Replacing your old heart with a new one from an animal may seem a bit extreme? Well, this future may arrive sooner than we think. Researchers, at the National Institutes of Health (NIH) in Bethesda, Maryland, have been working for ten years to get an amazing result. Their goal? To use pig as donors for heart transplants in humans.


We are one step closer to using pig hearts in humans” explains co-author Muhammad Mohiuddin, from the National Heart, Lung and Blood Institute in Maryland, to the AFP news agency.


You would think that the human specie couldn’t have the organs of different species, since infections could cause the body to reject the donated organ. By using a combination of gene modification and immune-suppressing drugs, researchers have managed to keep a pig heart beating in a baboon’s abdomens for over two years. During this study the baboon kept their own hearts, as the pigs heart was connected through two large blood vessels in the abdomen. Even though the baboon’s heart kept beating, the result that the organ wasn’t rejected could be seen as a giant step towards Xenotransplants.


"Xenotransplants - organ transplants between different species - could potentially save thousands of lives each year that are lost due to a shortage of human organs for transplantation".

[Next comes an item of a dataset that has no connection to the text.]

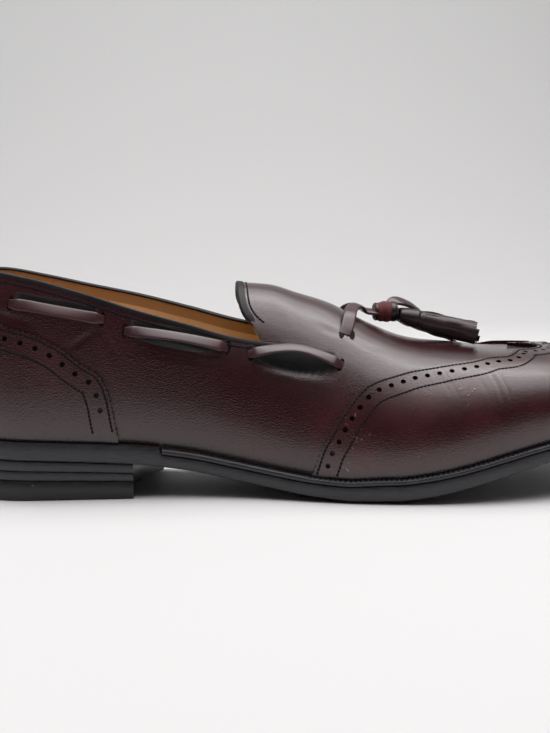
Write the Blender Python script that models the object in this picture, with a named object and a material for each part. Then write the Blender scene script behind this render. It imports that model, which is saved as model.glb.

But why using a pig heart? Given the genetically similarity, we would assume that the heart of a baboon or a chimpanzee would be more fitting to become a donor. But next to ethical issues, there is also a matter of scale and the fact that these animals appear to be endangered species. The pig has been proven to be the best candidate, given the size and the anatomically similarities. Next to this, pigs pose a lower risk to diseases.

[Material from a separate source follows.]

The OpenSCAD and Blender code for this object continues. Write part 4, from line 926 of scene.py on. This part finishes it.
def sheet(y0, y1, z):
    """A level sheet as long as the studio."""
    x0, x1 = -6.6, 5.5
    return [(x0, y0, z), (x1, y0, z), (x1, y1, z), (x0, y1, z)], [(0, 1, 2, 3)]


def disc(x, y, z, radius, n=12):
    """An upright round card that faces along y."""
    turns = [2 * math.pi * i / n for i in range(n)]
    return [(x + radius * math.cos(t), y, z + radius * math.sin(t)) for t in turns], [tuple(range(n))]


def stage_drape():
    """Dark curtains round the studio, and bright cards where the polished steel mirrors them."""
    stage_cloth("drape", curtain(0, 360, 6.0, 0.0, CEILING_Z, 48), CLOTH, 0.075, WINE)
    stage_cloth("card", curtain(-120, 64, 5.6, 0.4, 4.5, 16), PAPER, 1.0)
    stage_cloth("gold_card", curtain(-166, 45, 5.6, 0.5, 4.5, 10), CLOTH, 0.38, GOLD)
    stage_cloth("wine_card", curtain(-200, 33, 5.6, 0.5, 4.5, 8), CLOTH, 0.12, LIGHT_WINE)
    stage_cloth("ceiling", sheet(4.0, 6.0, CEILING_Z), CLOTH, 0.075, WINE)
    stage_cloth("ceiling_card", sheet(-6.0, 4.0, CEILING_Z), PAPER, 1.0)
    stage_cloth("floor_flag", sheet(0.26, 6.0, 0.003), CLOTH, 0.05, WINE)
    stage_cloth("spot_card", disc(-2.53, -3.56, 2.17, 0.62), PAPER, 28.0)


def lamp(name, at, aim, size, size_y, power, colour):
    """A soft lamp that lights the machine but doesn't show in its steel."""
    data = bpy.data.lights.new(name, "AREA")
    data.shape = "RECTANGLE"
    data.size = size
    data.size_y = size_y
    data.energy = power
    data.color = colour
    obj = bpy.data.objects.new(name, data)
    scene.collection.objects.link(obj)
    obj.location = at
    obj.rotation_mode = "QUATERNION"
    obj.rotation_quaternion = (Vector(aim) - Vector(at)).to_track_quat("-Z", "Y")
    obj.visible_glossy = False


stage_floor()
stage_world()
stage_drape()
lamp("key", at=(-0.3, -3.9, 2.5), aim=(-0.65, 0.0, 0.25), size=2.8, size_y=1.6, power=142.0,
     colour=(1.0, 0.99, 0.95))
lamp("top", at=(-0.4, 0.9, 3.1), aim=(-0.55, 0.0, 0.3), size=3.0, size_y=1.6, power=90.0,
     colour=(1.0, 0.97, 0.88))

Currently there are more then 5000 cardiac transplants completed over the world each year, but it is estimated that up to 50.000 people are waiting for a donor heart. It’s hard to imagine the impact of using big hearts on such a big scale. Where are we getting the pig hearts from? And can we engage with the animal before we’ll get its heart? Who knows what can happen once this technology will be applied in the current health system.